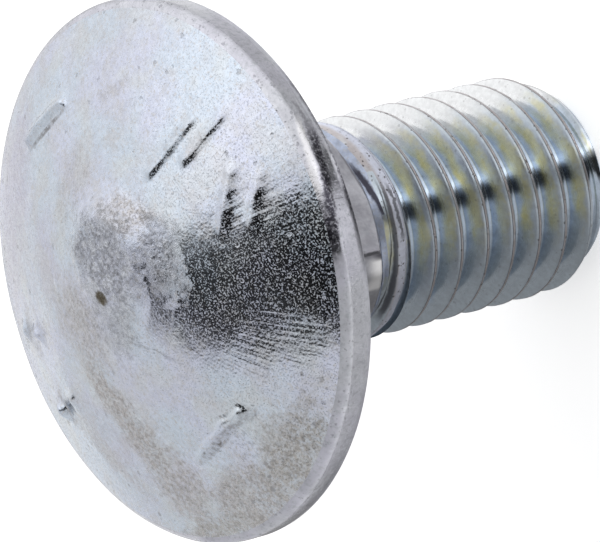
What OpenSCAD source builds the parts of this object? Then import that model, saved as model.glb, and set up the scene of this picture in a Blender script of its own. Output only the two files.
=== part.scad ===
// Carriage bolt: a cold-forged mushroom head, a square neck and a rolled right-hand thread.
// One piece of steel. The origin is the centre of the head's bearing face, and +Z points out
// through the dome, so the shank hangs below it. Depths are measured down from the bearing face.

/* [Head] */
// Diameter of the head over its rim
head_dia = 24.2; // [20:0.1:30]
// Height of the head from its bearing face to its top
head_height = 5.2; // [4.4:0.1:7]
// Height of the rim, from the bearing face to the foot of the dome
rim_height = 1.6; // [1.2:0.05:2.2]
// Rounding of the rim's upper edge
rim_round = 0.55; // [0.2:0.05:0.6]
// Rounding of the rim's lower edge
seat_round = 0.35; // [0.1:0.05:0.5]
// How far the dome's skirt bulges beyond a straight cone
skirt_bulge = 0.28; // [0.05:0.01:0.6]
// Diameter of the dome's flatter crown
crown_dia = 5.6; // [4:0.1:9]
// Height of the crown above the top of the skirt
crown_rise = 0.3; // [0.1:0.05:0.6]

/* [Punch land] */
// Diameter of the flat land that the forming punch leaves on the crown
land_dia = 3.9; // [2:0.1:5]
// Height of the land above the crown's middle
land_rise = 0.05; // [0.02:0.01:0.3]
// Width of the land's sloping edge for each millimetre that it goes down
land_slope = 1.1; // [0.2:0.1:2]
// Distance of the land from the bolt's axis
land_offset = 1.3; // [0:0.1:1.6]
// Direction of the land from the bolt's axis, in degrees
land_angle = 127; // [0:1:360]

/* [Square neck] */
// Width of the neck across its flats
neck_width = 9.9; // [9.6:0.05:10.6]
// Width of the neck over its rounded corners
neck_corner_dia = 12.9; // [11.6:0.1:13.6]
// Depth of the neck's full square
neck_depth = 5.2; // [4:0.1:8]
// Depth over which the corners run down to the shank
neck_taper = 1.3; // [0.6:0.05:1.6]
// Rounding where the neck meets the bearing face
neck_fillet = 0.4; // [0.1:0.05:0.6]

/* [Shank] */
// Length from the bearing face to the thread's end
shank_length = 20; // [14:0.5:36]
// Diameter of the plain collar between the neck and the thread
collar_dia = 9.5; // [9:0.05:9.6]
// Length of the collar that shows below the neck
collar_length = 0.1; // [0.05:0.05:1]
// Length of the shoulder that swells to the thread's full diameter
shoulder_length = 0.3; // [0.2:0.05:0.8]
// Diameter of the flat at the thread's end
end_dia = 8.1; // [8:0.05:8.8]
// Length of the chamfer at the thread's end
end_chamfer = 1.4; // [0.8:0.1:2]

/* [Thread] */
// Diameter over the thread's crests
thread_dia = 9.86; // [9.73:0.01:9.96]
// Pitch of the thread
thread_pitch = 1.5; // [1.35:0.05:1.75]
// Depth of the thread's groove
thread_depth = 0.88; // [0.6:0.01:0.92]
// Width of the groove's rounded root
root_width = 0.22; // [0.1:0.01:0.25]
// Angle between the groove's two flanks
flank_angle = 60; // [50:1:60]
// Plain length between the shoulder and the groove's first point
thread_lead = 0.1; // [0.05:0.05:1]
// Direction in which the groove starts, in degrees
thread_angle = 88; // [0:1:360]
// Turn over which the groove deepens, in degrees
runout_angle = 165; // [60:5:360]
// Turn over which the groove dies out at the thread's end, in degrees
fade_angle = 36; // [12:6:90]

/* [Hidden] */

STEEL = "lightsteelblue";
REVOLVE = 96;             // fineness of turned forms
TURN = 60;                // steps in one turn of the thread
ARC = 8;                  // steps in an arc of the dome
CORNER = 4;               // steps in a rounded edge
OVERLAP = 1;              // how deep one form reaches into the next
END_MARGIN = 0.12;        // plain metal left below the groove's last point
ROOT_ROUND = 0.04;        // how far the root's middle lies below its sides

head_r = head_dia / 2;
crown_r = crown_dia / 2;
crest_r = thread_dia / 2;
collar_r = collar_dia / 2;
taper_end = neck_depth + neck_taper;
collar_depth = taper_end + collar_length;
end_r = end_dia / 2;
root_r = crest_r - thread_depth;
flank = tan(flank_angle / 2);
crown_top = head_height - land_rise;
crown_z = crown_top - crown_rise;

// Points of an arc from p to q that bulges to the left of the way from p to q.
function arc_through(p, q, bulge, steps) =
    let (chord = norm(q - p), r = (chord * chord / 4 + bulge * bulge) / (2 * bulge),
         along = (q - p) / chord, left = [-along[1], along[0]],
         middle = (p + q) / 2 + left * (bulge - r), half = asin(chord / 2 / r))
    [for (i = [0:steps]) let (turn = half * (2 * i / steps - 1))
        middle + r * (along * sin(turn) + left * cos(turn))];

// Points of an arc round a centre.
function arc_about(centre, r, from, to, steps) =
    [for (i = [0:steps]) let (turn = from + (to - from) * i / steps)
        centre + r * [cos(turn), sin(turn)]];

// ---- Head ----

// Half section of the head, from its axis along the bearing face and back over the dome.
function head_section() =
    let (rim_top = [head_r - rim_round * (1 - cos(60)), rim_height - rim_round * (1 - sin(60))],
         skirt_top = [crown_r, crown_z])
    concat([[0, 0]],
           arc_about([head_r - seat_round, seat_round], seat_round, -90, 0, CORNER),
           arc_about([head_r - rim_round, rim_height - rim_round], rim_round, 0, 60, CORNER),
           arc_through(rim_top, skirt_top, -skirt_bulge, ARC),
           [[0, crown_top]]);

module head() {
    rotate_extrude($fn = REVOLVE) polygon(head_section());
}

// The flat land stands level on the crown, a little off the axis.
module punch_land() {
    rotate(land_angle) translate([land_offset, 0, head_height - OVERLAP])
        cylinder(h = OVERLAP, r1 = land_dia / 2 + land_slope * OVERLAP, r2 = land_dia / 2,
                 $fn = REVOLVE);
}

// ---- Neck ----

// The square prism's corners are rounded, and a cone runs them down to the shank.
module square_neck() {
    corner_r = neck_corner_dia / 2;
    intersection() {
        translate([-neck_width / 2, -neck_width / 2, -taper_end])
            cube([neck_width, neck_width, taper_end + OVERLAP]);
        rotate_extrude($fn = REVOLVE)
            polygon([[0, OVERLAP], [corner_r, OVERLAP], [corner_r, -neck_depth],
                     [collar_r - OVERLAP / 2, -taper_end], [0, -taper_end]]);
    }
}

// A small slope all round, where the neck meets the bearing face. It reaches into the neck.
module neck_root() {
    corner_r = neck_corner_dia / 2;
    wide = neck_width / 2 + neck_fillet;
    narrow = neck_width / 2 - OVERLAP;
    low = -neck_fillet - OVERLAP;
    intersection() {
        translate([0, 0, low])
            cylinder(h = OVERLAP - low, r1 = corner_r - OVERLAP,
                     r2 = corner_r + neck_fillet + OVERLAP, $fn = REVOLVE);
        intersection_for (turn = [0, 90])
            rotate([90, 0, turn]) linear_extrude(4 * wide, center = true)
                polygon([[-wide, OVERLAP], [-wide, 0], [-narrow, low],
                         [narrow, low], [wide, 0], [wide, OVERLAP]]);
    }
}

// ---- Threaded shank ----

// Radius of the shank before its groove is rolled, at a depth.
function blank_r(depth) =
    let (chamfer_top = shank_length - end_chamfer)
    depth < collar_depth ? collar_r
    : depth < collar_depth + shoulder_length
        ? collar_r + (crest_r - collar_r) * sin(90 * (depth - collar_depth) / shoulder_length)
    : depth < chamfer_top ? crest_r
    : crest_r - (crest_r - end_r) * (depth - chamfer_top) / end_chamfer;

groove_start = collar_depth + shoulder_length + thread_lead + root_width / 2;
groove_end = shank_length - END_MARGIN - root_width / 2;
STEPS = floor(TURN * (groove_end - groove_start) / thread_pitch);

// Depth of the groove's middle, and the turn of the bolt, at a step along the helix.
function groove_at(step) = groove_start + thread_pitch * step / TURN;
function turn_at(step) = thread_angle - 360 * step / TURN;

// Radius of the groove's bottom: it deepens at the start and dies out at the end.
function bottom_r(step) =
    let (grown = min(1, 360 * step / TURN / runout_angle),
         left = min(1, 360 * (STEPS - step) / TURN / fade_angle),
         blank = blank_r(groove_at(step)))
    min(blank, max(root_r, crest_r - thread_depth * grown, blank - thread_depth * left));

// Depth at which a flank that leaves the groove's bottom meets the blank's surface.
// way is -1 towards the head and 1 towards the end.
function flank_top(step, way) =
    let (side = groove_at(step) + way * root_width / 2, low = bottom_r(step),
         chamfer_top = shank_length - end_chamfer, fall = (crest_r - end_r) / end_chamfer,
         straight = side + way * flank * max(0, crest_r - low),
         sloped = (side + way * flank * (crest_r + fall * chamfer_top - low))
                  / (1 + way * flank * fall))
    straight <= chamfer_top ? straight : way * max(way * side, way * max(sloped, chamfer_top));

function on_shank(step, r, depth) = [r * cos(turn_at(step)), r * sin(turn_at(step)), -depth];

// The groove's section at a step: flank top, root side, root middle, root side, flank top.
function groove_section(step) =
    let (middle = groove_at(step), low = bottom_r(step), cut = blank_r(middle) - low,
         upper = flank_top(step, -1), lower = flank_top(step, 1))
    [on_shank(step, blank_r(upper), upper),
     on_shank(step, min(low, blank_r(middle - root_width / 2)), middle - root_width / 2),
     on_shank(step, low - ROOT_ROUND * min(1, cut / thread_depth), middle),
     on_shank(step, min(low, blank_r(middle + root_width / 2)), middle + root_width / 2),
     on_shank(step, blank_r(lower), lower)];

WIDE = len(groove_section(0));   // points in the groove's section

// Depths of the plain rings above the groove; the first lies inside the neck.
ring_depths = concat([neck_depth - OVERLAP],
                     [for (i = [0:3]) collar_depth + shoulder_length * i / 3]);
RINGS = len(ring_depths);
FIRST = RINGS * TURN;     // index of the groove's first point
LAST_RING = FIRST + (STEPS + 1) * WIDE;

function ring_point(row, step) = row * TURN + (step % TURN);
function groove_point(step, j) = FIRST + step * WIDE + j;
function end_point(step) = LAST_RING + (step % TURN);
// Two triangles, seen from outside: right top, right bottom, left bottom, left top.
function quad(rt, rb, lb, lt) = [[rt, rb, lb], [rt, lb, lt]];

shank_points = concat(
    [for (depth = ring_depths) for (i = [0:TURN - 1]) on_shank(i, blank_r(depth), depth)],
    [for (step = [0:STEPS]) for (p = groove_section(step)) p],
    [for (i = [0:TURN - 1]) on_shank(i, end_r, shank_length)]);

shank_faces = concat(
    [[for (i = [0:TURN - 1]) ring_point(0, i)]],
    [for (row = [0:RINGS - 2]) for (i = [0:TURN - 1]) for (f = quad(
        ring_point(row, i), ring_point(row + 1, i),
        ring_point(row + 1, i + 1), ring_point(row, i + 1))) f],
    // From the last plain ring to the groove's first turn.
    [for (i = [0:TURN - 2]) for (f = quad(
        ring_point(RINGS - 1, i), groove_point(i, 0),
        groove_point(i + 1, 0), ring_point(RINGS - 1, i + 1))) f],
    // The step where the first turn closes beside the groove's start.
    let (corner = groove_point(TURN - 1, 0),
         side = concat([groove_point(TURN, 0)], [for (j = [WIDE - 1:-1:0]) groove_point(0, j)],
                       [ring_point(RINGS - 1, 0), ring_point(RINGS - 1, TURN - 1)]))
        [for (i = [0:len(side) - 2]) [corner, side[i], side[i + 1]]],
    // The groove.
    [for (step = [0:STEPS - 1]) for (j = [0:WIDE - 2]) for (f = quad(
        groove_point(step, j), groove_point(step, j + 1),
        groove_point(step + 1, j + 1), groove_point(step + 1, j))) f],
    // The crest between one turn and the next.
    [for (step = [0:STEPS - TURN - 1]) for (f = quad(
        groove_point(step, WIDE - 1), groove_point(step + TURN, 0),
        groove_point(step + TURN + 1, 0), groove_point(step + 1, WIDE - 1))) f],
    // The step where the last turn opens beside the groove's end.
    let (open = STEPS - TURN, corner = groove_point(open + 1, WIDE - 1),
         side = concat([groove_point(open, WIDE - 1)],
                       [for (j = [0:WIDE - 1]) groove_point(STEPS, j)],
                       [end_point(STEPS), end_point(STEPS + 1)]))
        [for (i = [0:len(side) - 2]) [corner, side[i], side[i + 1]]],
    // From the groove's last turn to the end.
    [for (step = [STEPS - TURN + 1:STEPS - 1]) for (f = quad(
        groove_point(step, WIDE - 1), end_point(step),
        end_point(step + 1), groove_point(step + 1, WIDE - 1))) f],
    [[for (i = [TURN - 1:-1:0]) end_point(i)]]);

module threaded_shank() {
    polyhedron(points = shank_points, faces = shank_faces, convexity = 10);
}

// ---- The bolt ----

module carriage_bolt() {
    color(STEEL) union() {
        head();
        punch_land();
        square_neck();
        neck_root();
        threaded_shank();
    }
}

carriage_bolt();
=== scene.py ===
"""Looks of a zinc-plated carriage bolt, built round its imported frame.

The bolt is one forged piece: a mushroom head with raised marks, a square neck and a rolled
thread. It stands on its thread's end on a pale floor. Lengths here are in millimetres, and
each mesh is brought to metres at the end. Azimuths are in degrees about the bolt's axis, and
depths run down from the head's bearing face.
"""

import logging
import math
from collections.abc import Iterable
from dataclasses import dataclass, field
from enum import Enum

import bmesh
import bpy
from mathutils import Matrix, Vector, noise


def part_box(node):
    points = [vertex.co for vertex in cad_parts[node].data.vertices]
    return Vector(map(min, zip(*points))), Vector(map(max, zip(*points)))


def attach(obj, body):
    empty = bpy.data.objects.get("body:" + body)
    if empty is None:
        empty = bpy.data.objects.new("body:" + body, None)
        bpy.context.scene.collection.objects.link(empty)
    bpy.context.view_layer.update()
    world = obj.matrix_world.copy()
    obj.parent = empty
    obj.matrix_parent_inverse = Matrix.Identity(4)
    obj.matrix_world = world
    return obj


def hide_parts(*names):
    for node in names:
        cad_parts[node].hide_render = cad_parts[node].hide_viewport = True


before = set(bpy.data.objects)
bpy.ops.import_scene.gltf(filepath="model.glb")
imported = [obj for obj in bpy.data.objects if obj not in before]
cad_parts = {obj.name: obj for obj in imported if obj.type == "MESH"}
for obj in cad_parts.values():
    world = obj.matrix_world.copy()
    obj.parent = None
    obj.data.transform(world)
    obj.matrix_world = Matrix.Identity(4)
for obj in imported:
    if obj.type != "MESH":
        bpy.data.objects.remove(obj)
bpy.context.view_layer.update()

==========

Of the lines above, retype only those from the line containing "polyhedron(points = shank_points, faces" through the line containing "its imported frame.", including both, exactly.

    polyhedron(points = shank_points, faces = shank_faces, convexity = 10);
}

// ---- The bolt ----

module carriage_bolt() {
    color(STEEL) union() {
        head();
        punch_land();
        square_neck();
        neck_root();
        threaded_shank();
    }
}

carriage_bolt();
=== scene.py ===
"""Looks of a zinc-plated carriage bolt, built round its imported frame.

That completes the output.